Tunisie: le gouvernement d’Elyes Fakhfakh a prêté serment
Après avoir obtenu la confiance du Parlement tunisien, le gouvernement d’Elyes Fakhfakh a prêté serment jeudi, et va devoir s’atteler rapidement à de lourds dossiers socio-économiques en suspens.
Après plus de quatorze heures de débat, l’Assemblée des représentants du peuple (ARP) a approuvé dans la nuit l’équipe de M. Fakhfakh par 129 voix pour, 77 contre et une seule abstention sur un total de 207 députés présents.
M. Fakhfakh, trente ministres et deux secrétaires d’Etat ont prêté serment lors d’une cérémonie officielle au palais présidentiel de Carthage.
Ils ont juré de « travailler fidèlement pour le bien de la Tunisie, de respecter sa Constitution et sa législation, de veiller scrupuleusement sur ses intérêts et de lui devoir allégeance ».
Le gouvernement prendra officiellement ses fonctions vendredi après une cérémonie de passation de pouvoir entre le Premier ministre sortant Youssef Chahed et son successeur.
M. Fakhfakh, 47 ans, devient le huitième Premier ministre en Tunisie depuis la révolution de 2011 ayant chassé le président Zine El Abidine Ben Ali.
– Relance de l’économie –
A l’ouverture de la plénière consacrée mercredi au vote de confiance, cet ancien ministre des Finances avait listé les priorités de son équipe: la lutte contre la criminalité et le terrorisme, contre la hausse des prix, la pauvreté, la corruption, ainsi que la relance de l’économie et la création d’emplois.
Rétablir un climat politique sain, renforcer le rôle de l’Etat et poursuivre la mise en place des institutions démocratiques manquantes figurent également dans son programme, a-t-il dit.

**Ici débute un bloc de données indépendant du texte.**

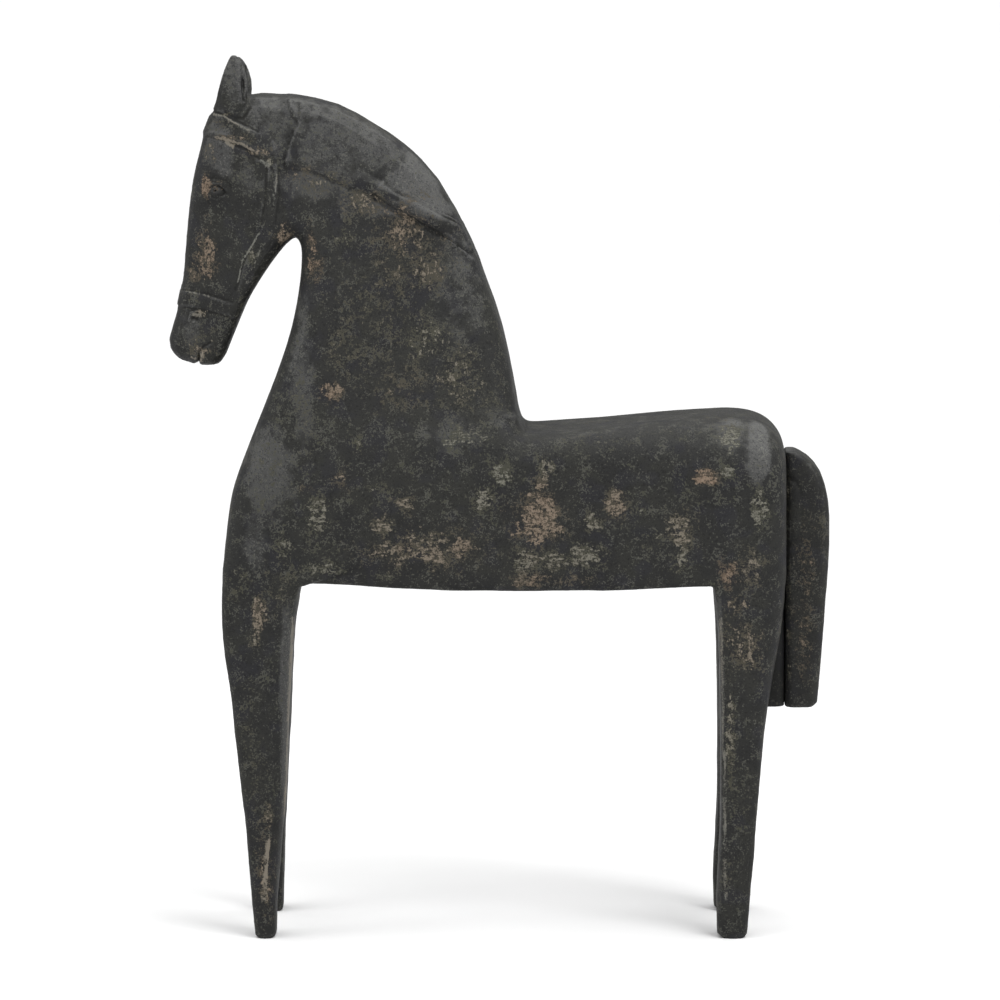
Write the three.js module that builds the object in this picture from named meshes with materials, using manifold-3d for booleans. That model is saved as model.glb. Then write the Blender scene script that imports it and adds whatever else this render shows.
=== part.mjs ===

Le nouveau gouvernement est composé de 15 membres appartenant à des partis politiques et 17 autres présentés comme des personnalités indépendantes qui se voient confier notamment les ministères régaliens.
Plus grande force au Parlement, le parti d’inspiration islamiste Ennahdha (54 députés) a six portefeuilles mais il n’a pas décroché les ministères qu’il convoitait.
D’autres blocs parlementaires de gauche comme le Courant démocrate (22 sièges) et le Mouvement du peuple (16 sièges) participent également à ce gouvernement.
La parti libéral Qalb Tounes (38 sièges, deuxième force dans l’ARP), de l’homme d’affaire Nabil Karoui, n’a pas été sollicité pour en faire partie.
Dans ce gouvernement qui ne compte que six femmes, les ministères de la Justice et de l’Intérieur, très convoités, ont été confiés respectivement à une juge présentée comme indépendante, Thouraya Jeribi, et à un ancien cadre ministériel récemment nommé conseiller juridique de la présidence, Hichem Mechichi.
La Défense revient à l’ancien dirigeant de l’Instance nationale d’accès à l’information (Inai), Imed Hazgui, et les Affaires étrangères à un ancien ambassadeur à Oman, Noureddine Erraï.
Un seul ministre est issu du cabinet sortant, le ministre des Affaires religieuses Ahmed Adhoum. Le ministre du Tourisme René Trabelsi, premier ministre de confession juive en Tunisie depuis la période de l’indépendance, a en revanche été écarté, dans un contexte de forte défiance envers tout ce qui peut être lié à Israël.
– « Travail difficile et complexe » –
En janvier, un précédent gouvernement constitué sous la houlette d’Ennahdha avait échoué à obtenir la confiance des députés.
La Tunisie a été gérée depuis plus de quatre mois par le gouvernement sortant, alimentant un attentisme qui ralentit la vie publique et économique du pays.
Le nouveau gouvernement devra notamment relancer les discussions avec les bailleurs de fonds, à commencer par le Fonds monétaire international, dont le programme entamé en 2016 s’achève en avril/mai 2020.
Mais son travail « sera très difficile et complexe parce le cabinet de M. Fakhfakh est hétérogène, composé de membres ayant des idéologies et des visions différentes », a estimé le politologue Slaheddine Jourchi.
« La question qui se pose maintenant, c’est la marge du manœuvre accordée à ce gouvernement, qui permettra de mesurer son efficacité », a souligné le politologue Selim Kharrat, de l’ONG Al Bawsala, observatoire de la vie publique.
Quant aux Tunisiens, neuf ans après avoir chassé le dictateur Ben Ali lors du Printemps arabe, ils attendent toujours un gouvernement à même de s’attaquer aux nombreux maux socio-économiques qui rongent leur pays, comme l’inflation ou le chômage.
« La patience a ses limites et tout le monde attend au tournant le nouveau gouvernement avec cette grogne qui risque de s’amplifier », a écrit mercredi dans son éditorial Le Temps.